If DHT traffic is expected to be low, however, one could argue we could maybe simply use the relayed connections to transmit it, without ever performing a connection upgrade for what could be defined as ephemeral contacts. While still expensive, this is still less expensive than upgrading connections at every hop.
If one is to look more closely at any of these solutions, however, they carry the implication that most if not all DHT traffic from unreachable nodes needs to pass through public nodes. This is quite visible from the sort of topology that emerges in Figure 1b: unreachable nodes are simply latched onto relay nodes and funnel their DHT traffic through them. This realization leads to a second, perhaps more approachable solution, which we describe next.

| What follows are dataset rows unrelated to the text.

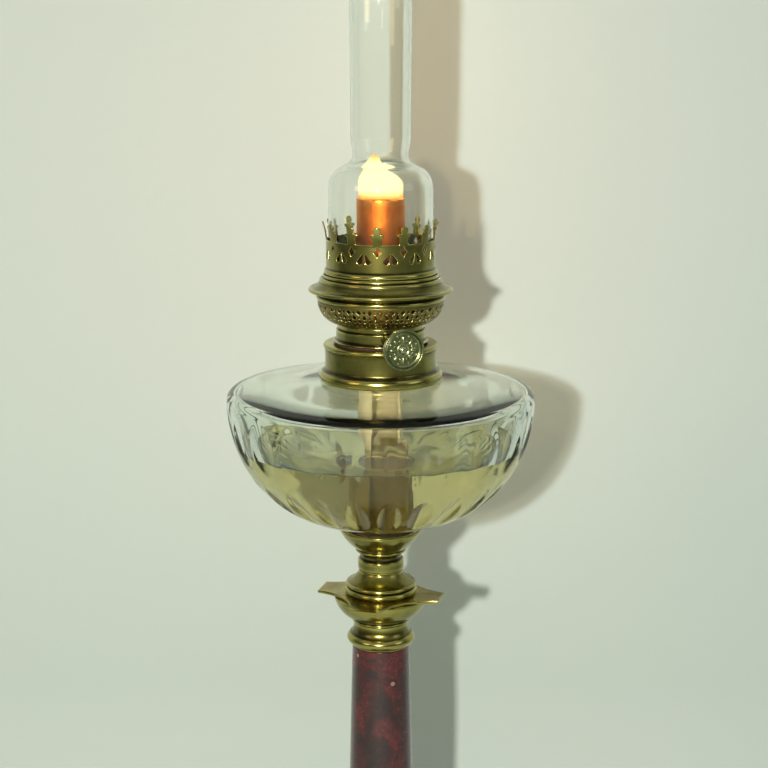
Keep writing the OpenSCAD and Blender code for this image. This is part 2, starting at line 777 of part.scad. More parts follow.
// Concave diamond under each prong
module diamond_hole() {
    w = 1.65;
    h = 2.5;
    polygon([[0, h], [0.45, 0.5], [w, 0], [0.45, -0.5], [0, -h], [-0.45, -0.5], [-w, 0], [-0.45, 0.5]]);
}

// Pair of drops that lean together between two prongs
module drop_pair() {
    for (side = [-1, 1]) {
        translate([side * 2.1, 0]) circle(r = 1.3, $fn = 24);
        polygon([[side * 3, 0.4], [side * 2, 2.6], [side * 0.3, 4], [side * 0.9, 1.8], [side * 1.2, 0]]);
    }
}

module chimney_gallery() {
    diamond_below = 3.4;
    drops_below = 8.1;
    far = gallery_r + 5;
    near = gallery_r - 6;
    wall_z = bead_h + 0.9;
    top_z = bead_h + wall_h;
    outline = concat(
        bow([gallery_r + 0.5, 0], [gallery_r + 0.5, bead_h], 0.5, 6),
        [[gallery_r - 0.1, bead_h + 0.3], [gallery_r, wall_z]],
        bow([gallery_r, top_z - 1], [gallery_r + prong_bend, top_z + prong_h + sheet], -0.3, 6)
    );
    color(brass) translate([0, 0, gallery_z]) {
        intersection() {
            spun(outline, sheet);
            union() {
                cylinder(h = top_z, r = far, $fn = 48);
                around(prong_count, prong_turn) outward_prism(near, far)
                    translate([0, top_z]) prong_shape();
            }
            difference() {
                cylinder(h = top_z + 2 * prong_h, r = far, $fn = 48);
                around(prong_count, prong_turn) outward_prism(near, far + through)
                    translate([0, top_z - diamond_below]) diamond_hole();
                around(prong_count, prong_turn + 180 / prong_count)
                    outward_prism(near, far + through)
                    translate([0, top_z - drops_below]) drop_pair();
            }
        }
        translate([0, 0, bead_h])
            turned([[gallery_in_r + 0.1, 0], [gallery_in_r + 0.1, ledge_t]], gallery_in_r - ledge_w);
    }
}

module wick_tube() {
    window_z = floor_t + duct_z;
    window_reach = tube_r + 5;
    color(brass) difference() {
        translate([0, 0, burner_z - tube_drop])
            turned([[tube_r, 0], [tube_r, tube_h + tube_drop]], tube_r - tube_wall);
        on_spindle() cylinder(h = window_reach, r = spindle_r + 1, $fn = 32);
        rotate([0, 0, spindle_turn - 90])
            translate([0, -duct_w / 2, burner_z + window_z]) cube([window_reach, duct_w, duct_h]);
    }
}

// Inner air tube, closed below, fed through a side duct in the wick's gap
module draught_tube() {
    wall = tube_wall;
    duct_base = burner_z + floor_t + duct_z;
    duct_reach = tube_r + 1.5;
    color(dark_brass) difference() {
        union() {
            translate([0, 0, duct_base])
                cylinder(h = tube_top_z - duct_base - 0.5, r = draught_r, $fn = round_fn);
            rotate([0, 0, spindle_turn - 90])
                translate([0, -duct_w / 2, duct_base]) cube([duct_reach, duct_w, duct_h]);
        }
        translate([0, 0, duct_base + wall])
            cylinder(h = tube_top_z - duct_base, r = draught_r - wall, $fn = round_fn);
        rotate([0, 0, spindle_turn - 90])
            translate([0, wall - duct_w / 2, duct_base + wall])
            cube([duct_reach + through, duct_w - 2 * wall, duct_h - 2 * wall]);
    }
}

module spindle_sleeve() {
    bore = spindle_r + spindle_play;
    color(dark_brass) on_spindle() translate([0, 0, sleeve_in])
        turned([[sleeve_r, 0], [sleeve_r, sleeve_out - sleeve_in - 2.5],
                [sleeve_r + 0.6, sleeve_out - sleeve_in - 2], [sleeve_r + 0.6, sleeve_out - sleeve_in]],
               bore);
}

module spindle() {
    inner_end = -wheel_far - 1;
    color(steel) on_spindle() translate([0, 0, inner_end])
        cylinder(h = knob_reach + knob_face - inner_end, r = spindle_r, $fn = 48);
}

// Two star wheels whose teeth reach the inside of the wick
module spur_wheels() {
    root_r = wheel_r - 0.9;
    color(steel) for (end = [-1, 1])
        on_spindle() translate([0, 0, end * (wheel_far - wheel_t / 2) - wheel_t / 2])
            linear_extrude(wheel_t) difference() {
                polygon([for (i = [0:2 * wheel_teeth - 1])
                    let (a = 180 * i / wheel_teeth, r = i % 2 == 0 ? wheel_r : root_r)
                    [r * cos(a), r * sin(a)]]);
                circle(r = spindle_r + 0.02, $fn = 48);
            }
}

// Disc with a raised rim, a ring, petals and a hub on its outer face
module knob() {
    face = knob_face;
    rim_w = 0.9;
    bore = spindle_r + 0.02;
    petal_r = knob_r * 0.14;
    outline = concat(
        [[knob_r - 0.6, 0], [knob_r, 0.5], [knob_r, knob_t - 0.4]],
        bow([knob_r, knob_t - 0.4], [knob_r - rim_w, knob_t - 0.4], -0.35, 4),
        [[knob_r - rim_w, face]],
        bow([knob_r - 1.7, face], [knob_r - 2.5, face], -0.4, 4),
        bow([knob_r * 0.34, face], [rivet_r + 0.1, face], -0.3, 4)
    );
    color(dark_brass) on_spindle() translate([0, 0, knob_reach]) {
        difference() {
            turned(outline, 0);
            translate([0, 0, -through]) cylinder(h = face + 2 * through, r = bore, $fn = 48);
        }
        for (i = [0:knob_petals - 1]) rotate([0, 0, 360 * i / knob_petals])
            translate([knob_r * 0.53, 0, face - 0.3]) sphere(r = petal_r, $fn = 24);
    }
}

module knob_rivet() {
    dome_h = 1.1;
    color(brass) on_spindle() translate([0, 0, knob_reach + knob_face])
        turned(concat([[rivet_r, 0]], bow([rivet_r, 0.3], [0.4, dome_h], 0.25, 5)), 0);
}

// A split cotton sleeve, open beside the winder and nearly closed at the top
module wick_section(gap) {
    reach = 2 * wick_out_r;
    difference() {
        circle(r = wick_out_r, $fn = round_fn);
        circle(r = wick_in_r, $fn = round_fn);
        polygon([[0, 0], reach * [cos(gap / 2), -sin(gap / 2)], [1.5 * reach, 0],
                 reach * [cos(gap / 2), sin(gap / 2)]]);
    }
}

module wick() {
    color(cotton) rotate([0, 0, spindle_turn - 90]) {
        translate([0, 0, tail_z]) linear_extrude(gap_top_z - tail_z) wick_section(wick_gap);
        translate([0, 0, gap_top_z]) linear_extrude(wick_top_z - gap_top_z) wick_section(closed_gap);
    }
}

module chimney() {
    shoulder_h = 12.5;
    neck_below = 4;
    neck_above = 8;
    pinch_z = bulb_h + shoulder_h + neck_below;
    flue_z = pinch_z + neck_above;
    shoulder_r = pinch_r + 2.4;
    outline = concat(
        [[bulb_r, 0], [bulb_r, bulb_h - 4]],
        bow([bulb_r, bulb_h], [shoulder_r, bulb_h + shoulder_h], 3.1, 10),
        bow([pinch_r + 0.6, pinch_z - 1.6], [pinch_r + 0.35, pinch_z + 1.6], -0.4, 4),
        bow([flue_r - 0.5, flue_z - 3.5], [flue_r, flue_z], 0.1, 3),
        [[flue_top_r, chimney_h]]
    );
    color(glass) translate([0, 0, seat_z]) spun(outline, chimney_wall);
}

base_felt();
base_foot();
plinth_block();
base_moulding();
column();
capital_ring();
capital_bowl();
abacus_plate();
capital_cap();
font_stem();
font_cup();
tie_rod();
foot_washer();
foot_nut();
cup_nut();
cup_plaster();
font();
lamp_oil();
collar_plaster();
font_collar();
gasket_ring();
burner_base();
burner_basket();
burner_flange();
air_diffuser();
chimney_gallery();
wick_tube();
draught_tube();
spindle_sleeve();
spindle();
spur_wheels();
knob();
knob_rivet();
wick();
chimney();
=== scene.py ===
"""An oil table lamp in a plain studio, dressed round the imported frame.

The frame gives each piece its place. This script replaces the pieces that show by finer
surfaces, worked out as whole numpy arrays, and gives every piece the finish of its material.
Shapes are in millimetres, +Z up, with the front of the lamp at -Y, and become metres when
they are put into a mesh. The lamp is lit: its flame rides on the wick.
"""

from __future__ import annotations

import json
import logging
import math
from abc import ABC, abstractmethod
from collections.abc import Callable, Sequence
from dataclasses import dataclass
from enum import Enum

import bmesh
import bpy
import numpy as np
from mathutils import Matrix, Vector

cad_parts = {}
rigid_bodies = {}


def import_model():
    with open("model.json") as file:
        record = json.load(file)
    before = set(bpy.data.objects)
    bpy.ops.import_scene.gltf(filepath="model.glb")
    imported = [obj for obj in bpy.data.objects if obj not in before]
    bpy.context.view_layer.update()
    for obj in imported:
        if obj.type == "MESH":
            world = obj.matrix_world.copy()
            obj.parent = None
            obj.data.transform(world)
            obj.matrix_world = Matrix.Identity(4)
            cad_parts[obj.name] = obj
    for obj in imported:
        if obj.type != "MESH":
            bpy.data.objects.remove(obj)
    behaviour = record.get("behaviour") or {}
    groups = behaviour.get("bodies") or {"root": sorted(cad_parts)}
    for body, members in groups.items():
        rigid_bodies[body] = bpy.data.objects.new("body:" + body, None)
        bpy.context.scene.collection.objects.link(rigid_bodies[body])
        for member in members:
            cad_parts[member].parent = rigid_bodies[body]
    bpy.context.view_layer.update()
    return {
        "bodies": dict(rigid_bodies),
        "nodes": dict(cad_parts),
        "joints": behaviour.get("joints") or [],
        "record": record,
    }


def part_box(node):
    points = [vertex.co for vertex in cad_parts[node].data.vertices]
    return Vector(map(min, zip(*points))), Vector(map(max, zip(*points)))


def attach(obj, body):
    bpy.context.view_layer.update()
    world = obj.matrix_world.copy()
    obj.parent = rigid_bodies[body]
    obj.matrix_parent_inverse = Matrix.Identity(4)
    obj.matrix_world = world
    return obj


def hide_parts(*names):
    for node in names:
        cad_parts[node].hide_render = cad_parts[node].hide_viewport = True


log = logging.getLogger("lamp")

MM = 0.001
AROUND = 160
GLASS_BOUNCES = 28


class Slot(Enum):
    """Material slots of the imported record."""

    BRASS = "brass"
    DARK_BRASS = "dark_brass"
    MARBLE = "marble"
    GLASS = "clear_glass"
    OIL = "lamp_oil"
    COTTON = "cotton"
    FELT = "felt"


class Body(Enum):
    """Bodies of the frame that pieces ride on."""

    STAND = "stand"
    BURNER = "burner"
    WINDER = "winder"
    WICK = "wick"
    CHIMNEY = "chimney"


@dataclass(frozen=True)
class Span:
    """Room that one node of the frame takes, in millimetres."""

    low: np.ndarray
    high: np.ndarray

    @classmethod
    def of(cls, node: str) -> Span:
        """The room of the node with this name."""
        low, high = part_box(node)
        return cls(np.array(low) / MM, np.array(high) / MM)

    @property
    def foot(self) -> float:
        """Lowest height."""
        return float(self.low[2])

    @property
    def top(self) -> float:
        """Highest height."""
        return float(self.high[2])

    @property
    def height(self) -> float:
        """Distance from the lowest to the highest point."""
        return self.top - self.foot

    @property
    def radius(self) -> float:
        """Half of the width."""
        return float(self.high[0] - self.low[0]) / 2


def bow(start: Sequence[float], end: Sequence[float], sag: float, steps: int = 12) -> np.ndarray:
    """Points from start to end along a parabola that stands sag to the right of the way.

    A point at share t is start + way * t + side * 4 * sag * t * (1 - t).

    Args:
        start: first point, as radius and height.
        end: last point.
        sag: greatest distance from the straight way.
        steps: number of stretches.

    Returns:
        The points, one per row.
    """
    start, end = np.array(start, float), np.array(end, float)
    way = end - start
    side = np.array([way[1], -way[0]]) / np.linalg.norm(way)
    t = np.linspace(0, 1, steps + 1)[:, None]
    return start + way * t + side * 4 * sag * t * (1 - t)


def outline(*parts: Sequence) -> np.ndarray:
    """Joins single points and rows of points to one outline, as [radius, height] rows."""
    return np.vstack([np.atleast_2d(np.array(part, float)) for part in parts])


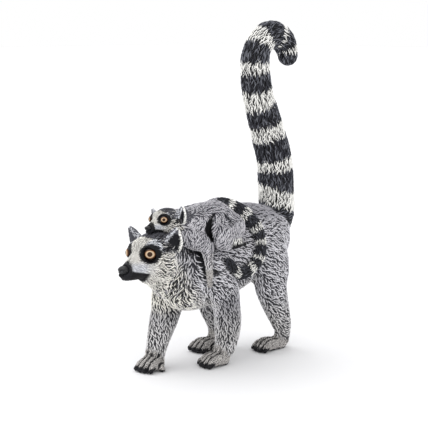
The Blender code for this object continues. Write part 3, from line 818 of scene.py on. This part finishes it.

**Have unreachable nodes work only as DHT clients.** In this scenario, depicted in Figure 2, unreachable nodes access and use the DHT to lookup nodes and publish their provider records but do not participate in the DHT itself -- only public nodes do. Unreachable nodes still latch onto public nodes as before, except that instead of upgrading connections, they can run the lookup algorithm by looking for the right relay node directly: in the picture, node $3$ is looking for the relay for node $8$ (which is node $2$), so it simply asks node $6$ for the closest nodes, gets a reply, then contacts node $2$ directly to initiate DCUtR.
This works because an unreachable node can still issue `findNode` and `provide` requests since those are simple NAT-friendly request/response cycles and in principle[^2] do not require an unreachable node to be dialed back.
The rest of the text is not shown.